Улыбчивых для шалости младой,

Из-за угла Пафосских пилигримок

Я сторожил вечернею порой;

На миг один их своевольный пленник,

Я только был шалун, а не изменник.

Нет! более надменна, чем нежна,

Ты всё ещё обид своих полна…

Прости ж навек! но знай, что двух виновных,

Не одного, найдутся имена

В стихах моих, в преданиях любовных.

Оригинальность Баратынского была по достоинству оценена современниками. «„Признание“ — совершенство. После него никогда не стану печатать своих элегий», — с досадой писал Пушкин, который воспользовался поэтическими находками Баратынского в собственной лирике, например в ещё одном стихотворении о «нелюбви», написанном в середине 1820-х:

Под небом голубым страны своей родной

      Она томилась, увядала…

Увяла наконец, и верно надо мной

      Младая тень уже летала;

Но недоступная черта меж нами есть.

      Напрасно чувство возбуждал я:

Из равнодушных уст я слышал смерти весть,

      И равнодушно ей внимал я.

Так вот кого любил я пламенной душой

      С таким тяжёлым напряженьем,

С такою нежною, томительной тоской,

      С таким безумством и мученьем!

Где муки, где любовь? Увы! в душе моей

      Для бедной, легковерной тени,

Для сладкой памяти невозвратимых дней

      Не нахожу ни слёз, ни пени.

Это влияние Баратынского также чувствуется в пушкинских поэмах — и, конечно, романе в стихах.

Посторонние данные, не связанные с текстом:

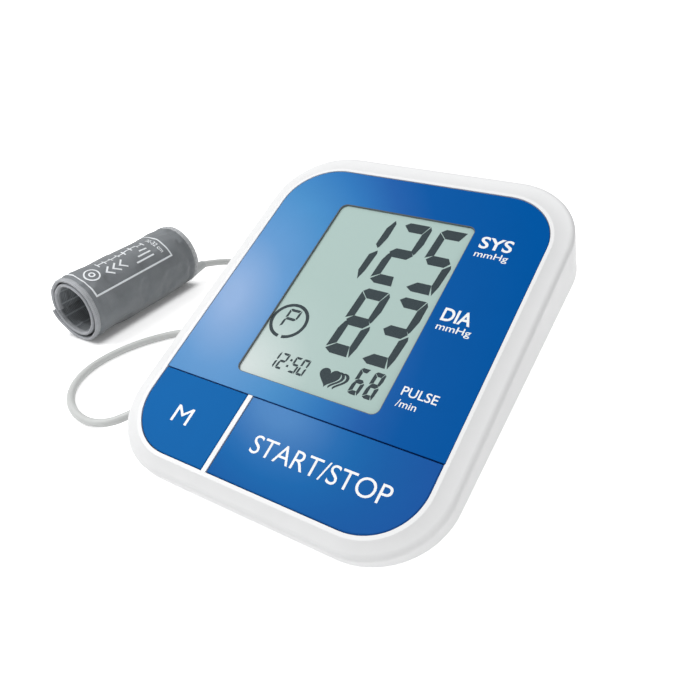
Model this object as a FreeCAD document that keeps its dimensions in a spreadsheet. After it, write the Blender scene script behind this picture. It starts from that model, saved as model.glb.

Другая важная тенденция — усиление автобиографичности. В стихах романтиков стали появляться намеренные отсылки к реальным биографическим обстоятельствам — и это заставляло читателя видеть в тексте автора «всю повесть о его судьбе» (как пошутил Пушкин про непристойные элегии Николая Языкова). Один из ранних примеров такого рода — пронзительное стихотворение Батюшкова «Тень друга» (1815), посвящённое памяти его друга Ивана Петина, погибшего в Лейпцигском сражении в 1813 году. Обстоятельства его смерти находят отражение в поэтическом тексте, в котором лирический субъект, так же, как некогда Батюшков, плывёт на корабле из Англии («Я берег покидал туманный Альбиона: / Казалось, он в волнах свинцовых утопал…»). В ночном тумане ему является тень друга:

И вдруг… то был ли сон?.. предстал товарищ мне,

          Погибший в роковом огне

Завидной смертию, над Плейсскими струями.